One of the dumber ideas about super intelligence is Roko's Basilisk - the evil super-AI of the future, so super evil and powerful, that it is able - from the future - to compel us to create it. 

It's a silly contrived idea, not because it's childish science fiction, but because it wastly overestimates the intelligence it would take to fuck everything up

We're doing fine on our own without super intelligence in that department - and there are tons of lesser technological creations. 

One of the summer's big releases in the field is the API to OpenAI's GPT3 model - the beta tokens are getting into interesting hands and things are happening. 

There are claims of code-generating demos, there are all kinds of things - but my favorite so far - also because I trust the source - is Mario Klingemann's experiments with making GPT3 do literary pastiche.

In a remarkable twitter thread, Klingemann shares a couple of essays in the style of Jerome K. Jerome - it's quite something. They are generally 3-6 pages long, the language is generally good, and what's even more impressive it's not just the words or lines that are quite good - it's the pages. GPT3 successfully lands half-page and full page arcs. Here's a passage where GPT3 asks a question - unfolds a big explanation and finishes in style by closing with an answer. 

"Do they not find out," I said, "that a twitter on mathematics would be as useful as a twitter on Shakespeare?" "No," he said, "they are two distinct subjects. I will explain the difference by an analogy."
"Do," I said.
"Well," he said, "suppose I had a ring with a note inside it that you were to open in the event of my death. In that case I could make the note of any length I liked."
"That is just the point," I said.
"I could have a long note that you would only open after many years, and you
would find it full of the most interesting information about that foreign country
you are always telling me about. Or I could have a very short note, quite a twitter,
about going out to walk in the country with you to-morrow. The short note would 
convey just as much information as the long note, if you got it at once, but if you
waited for the long note you would get information about foreign countries for
nothing."
"Oh, yes," I said.
"Now, in the same way," he said, "mathematics are the long notes and their
application to daily life is the short notes."
"I understand that perfectly," I said.

(Source)

There are certainly elements of nonsense here, but I find the ability of GPT3 to shape a sequence like this at all, quite sensational. It has a certain flair to it, and the rhythm and timing is great - nonsensical subject matter be damned. 

It's clearly more coherent than say, Donald Trump, and this is where my problem with Roko's Basilisk begins. 

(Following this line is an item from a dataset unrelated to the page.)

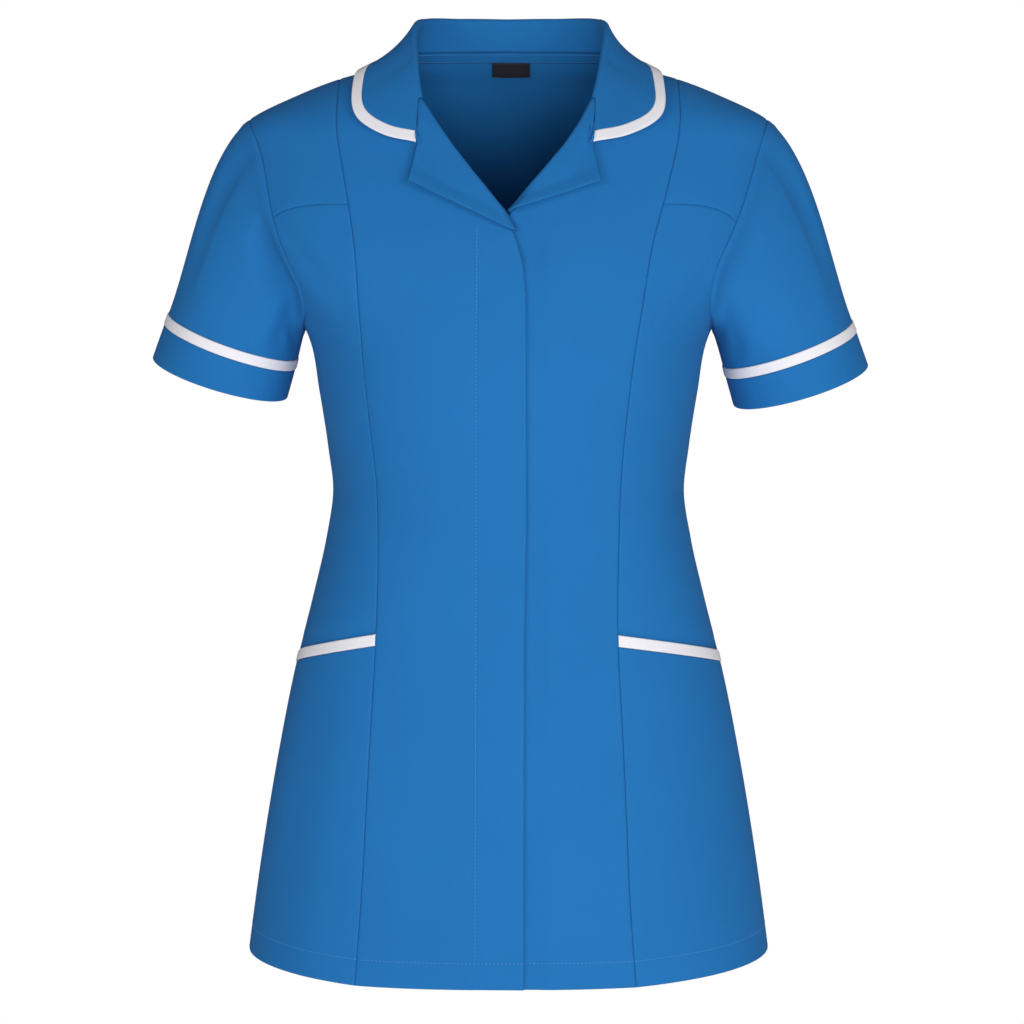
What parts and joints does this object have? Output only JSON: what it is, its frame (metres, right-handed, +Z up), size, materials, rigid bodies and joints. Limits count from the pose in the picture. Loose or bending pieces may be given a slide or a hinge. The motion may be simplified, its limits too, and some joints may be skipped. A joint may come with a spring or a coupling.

My nightmare isn't a super evil super intelligence - it's an evil minded doofus faking his way with a GPT3-level nonsense-generator. Imagine asking GPT3 policy questions and just going with that - plus a tiny bit of whatever stupid grift you had in mind. We don't actually have to imagine it - you can see it in action - with Donald Trump as the doofus - using the much simpler GPT2 model here. A horrible person with access to a round the clock automated debate club winner - there's a nightmare I can relate to.